We have to understand that to move toward our human and Christian perfection, not only should we be spiritual, but also we need to go passionate. That's simply because man is both spiritual and carnal, intellectual and emotional, with passion as the strongest expression of our feelings.

We have to overcome that partial understanding of our humanity that only highlights our spiritual aspect at the expense of our bodily dimension. Of course, it is also wrong to go the other way around, to stress the emotional at the expense of our spiritual development.

We have to take care of both dimensions to the highest degree possible. And in a certain sense, this reminder is urgent, since many so-called pious or religious people who try hard to effect some good transformation in individuals and society often concentrate on the spiritual and neglects the corporeal component of life.

The result is often dismal failure, wasting a lot of energy on an apostolic approach that perhaps can achieve some good effects that often do not last. These apostolic fruits fail to tackle the finer demands of our real life in the world.

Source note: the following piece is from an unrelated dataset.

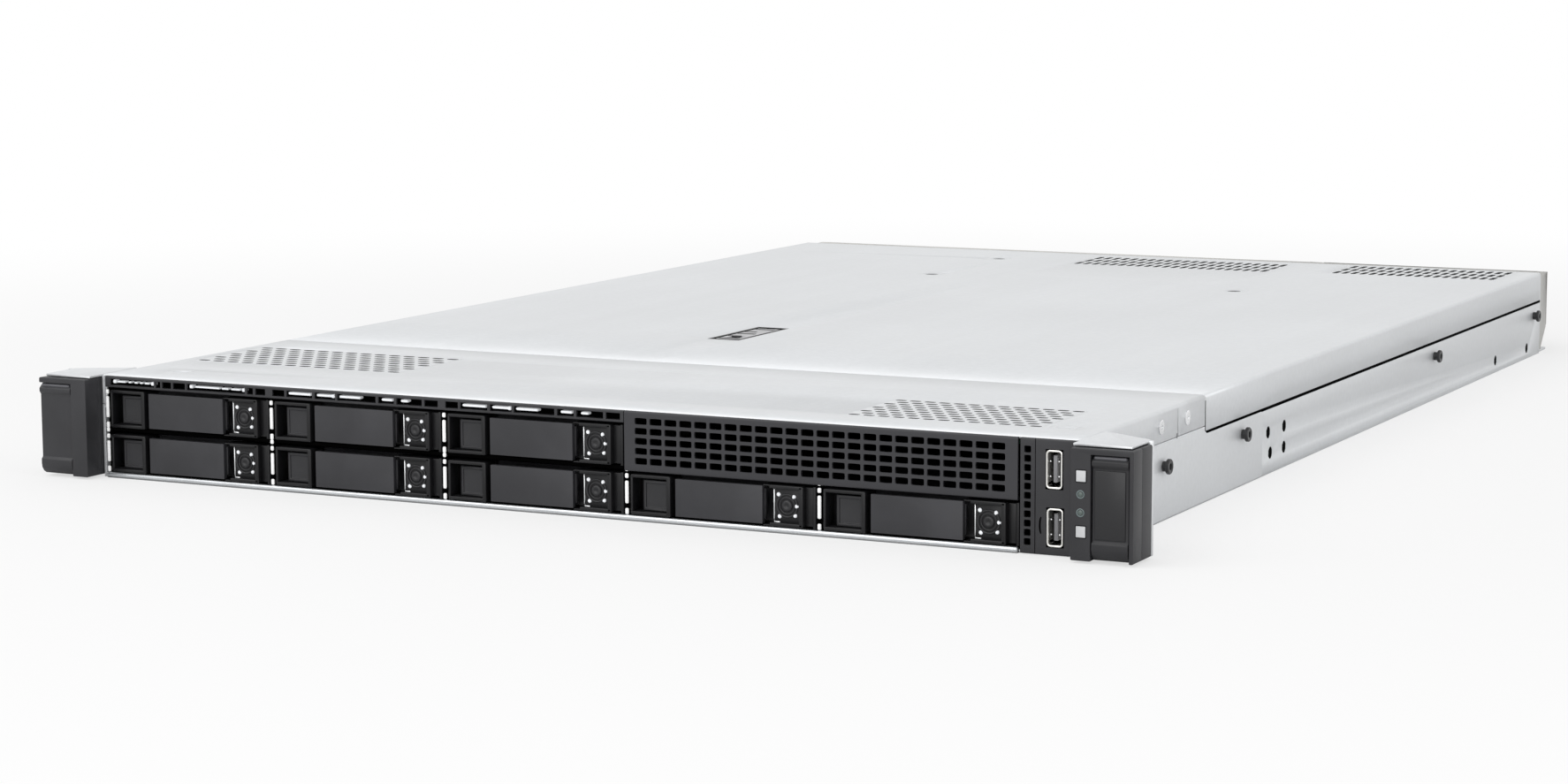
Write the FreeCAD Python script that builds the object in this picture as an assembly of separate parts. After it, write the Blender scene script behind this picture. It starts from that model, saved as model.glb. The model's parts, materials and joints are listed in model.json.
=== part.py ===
"""One-unit rack server: chassis, covers, eight drive carriers, ears, fans, board and power supplies.

All lengths are millimetres.  X runs to the right as the server is seen from the front, Y runs from the
front to the back and Z runs up.  The parts are drawn with Y = 0 at the front edge of the chassis and
Z = 0 under its bottom sheet; export() moves them so that the origin is under the middle of the server.
"""
import FreeCAD, Part
import math
import os

Vec = FreeCAD.Vector

# ---------------------------------------------------------------- driving sizes
BODY_WIDTH = 434.6          # chassis width between the side faces
BODY_HEIGHT = 42.9          # chassis height, one rack unit less its clearance
EAR_WIDTH = 24.0            # ear beyond the chassis side, which makes the standard rack width
WALL_REAR = 664.0           # where the side walls and the main cover end
REAR_FLANGE = 20.0          # from there to the outer face of the rear panel
REAR_ROOF = 0.9             # sheet of its top flange
REAR_CORNER = 12.0          # cut-away lower corners at the rear
VENT_BARS_X = -53.3         # where the grille in the rear wall begins
VENT_BARS_Z = (5.0, 18.0)
VENT_BAR_COUNT = 10
VENT_BAR_PITCH = 7.0
VENT_BAR = 2.0
GRILLE_RIM = 1.5
EAR_FRONT = -9.3            # front face of the ears
RACK_HOLE_EDGE = 8.75       # from the ear's outer edge to the rack's column of holes
RACK_HOLE_Z = 21.8          # middle rack hole of the unit
RACK_HOLE_R = 3.3           # clears an M6 rack screw

SHEET = 1.2                 # chassis steel
COVER_SHEET = 1.0           # cover steel
GAP = 0.3                   # clearance between neighbouring pieces
RUN = 0.05                  # radial clearance of a pin in its bore

FACE_Y = 0.2                # front face of the bezel, the bay panel and the port panel
FACE_SHEET = 1.2            # their thickness
FACE_TOP = 42.5             # their upper edge

SEAM_Y = 134.0              # joint between the front cover and the main cover
SEAM_GAP = 0.8
FRONT_FLANGE_Z = 30.6       # lower edge of the front cover's side flange
MAIN_FLANGE_Z = 28.3        # lower edge of the main cover's side flange
MAIN_LEDGE_Z = 27.1         # ledge of the side wall under that flange
FLANGE_SLIT_Y = 102.6       # slit in the front cover's side flange

SILL_HEIGHT = 2.1           # rounded hem under the drive bays
SILL_DEPTH = 9.0

SPOOL_Y = (86.0, 178.4, 460.4, 650.1)
SPOOL_Z = 21.3
SPOOL_NECK_R = 2.0
SPOOL_HEAD_R = 3.0
SPOOL_NECK = 2.0
SPOOL_HEAD = 1.4

SIDE_HOLE_R = 2.7
SIDE_HOLES = ((212.0, 17.5), (233.0, 17.5), (215.0, 8.6), (233.0, 8.6), (574.3, 6.2), (637.4, 5.5))
SCREW_R = 3.0
SCREW_HEAD = 0.6
SCREW_Z = 36.5
SCREW_Y = (84.0, 113.1)

COLUMN_X = -215.2           # left edge of the first drive column
COLUMN_PITCH = 81.9
COLUMNS = 5
TALL_COLUMNS = 3            # columns that hold two carriers, one above the other
ROW_Z = (2.6, 21.1)         # underside of the carriers in each row
CAGE_SHEET = 1.2
CAGE_WALL_OFFSET = 0.7      # from a column's left edge to its cage wall
CAGE_FRONT = 2.2
CAGE_REAR = 118.7
CAGE_TOP = 38.0
CAGE_ROOF_FRONT = 13.0

CARRIER_OFFSET = 2.5        # from a column's left edge to its carrier
CARRIER_WIDTH = 77.2
CARRIER_HEIGHT = 15.6
CARRIER_FRONT = 0.6
CARRIER_BAR = (7.6, 10.6)   # cross bar of the carrier's bezel
CARRIER_RAIL = 3.3
CARRIER_RAIL_SHEET = 1.0
CARRIER_LEDGE = 2.8
DISK_WIDTH = 69.9
DISK_HEIGHT = 9.5
DISK_LENGTH = 100.2
DISK_FRONT = 11.4
BUTTON_BLOCK = 17.7         # width of the bezel block around the release button
BUTTON_SIDE = (11.5, 12.4)  # opening for the release button
BUTTON_AT = (4.3, 1.2)
BUTTON_FRONT = 3.0
BUTTON_DEPTH = 3.0
BUTTON_POCKET_REAR = 7.5
HANDLE_SPAN = (20.0, 57.0)  # lever handle, across the carrier
HANDLE_MARGIN = 0.6         # above and below the handle
HANDLE_FRONT = 0.2
HANDLE_SHEET = 2.0
HANDLE_PIVOT = (55.6, 3.7)  # across the carrier, behind the front plane
HANDLE_PIN_R = 0.55
KNUCKLE_R = 1.5
LUG_HALF = 0.9
LUG_HEIGHT = 1.7
WINDOW_BLOCK = (60.0, 74.0)
WINDOW_R = 5.0
WINDOW_DEPTH = 1.2

MEDIA_X = (31.0, 193.4)
MEDIA_Z = 19.3
MEDIA_HOLES = (24, 5)
MEDIA_HOLE = (5.3, 2.6)
MEDIA_FIRST = (38.2, 23.4)
MEDIA_PITCH = (6.42, 3.85)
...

Passions have to be properly cultivated. First of all, they have to be given due attention. They have often been considered, wrongly, as a drag in our human and Christian growth. They are left in the margins, at best.

They are never a hindrance. They are a necessary component, because love which is our perfection, while mainly an act of the will, a spiritual operation, cannot do away with our bodily dimension where love too has to be expressed.

I remember one point in the book, The Way, of St. Josemaria Escriva, founder of Opus Dei, that gives a relevant insight.

"You tell me, yes, that you want to. Very good. But do you want to as a miser longs for gold, as a mother loves her child, as a worldling craves for honors, or as a wretched sensualist seeks his pleasure? No? Then, you don't want to." (316)

If love has to be true love, it should not be confined only in the will and in the intellect. It has be go passionate, marshalling all the powers of our body–imagination, memory, feelings, the very use of our body, etcetera–to its employment.

Human and Christian love first has to be human before it can be spiritual and supernatural. It cannot be any other way. We would do violence to the nature of things if we understand it differently.

That's why, especially when dealing with kids and the young ones who often develop love first through feelings and the bodily aspects, we have to understand them and know how to make these feelings or passions conform to right reason and the requirements of faith and charity.

It's not a matter of repressing those feelings. It's a matter of educating them, revving them, in fact, to become passions and not just wimpy elements that we are ashamed to show and express.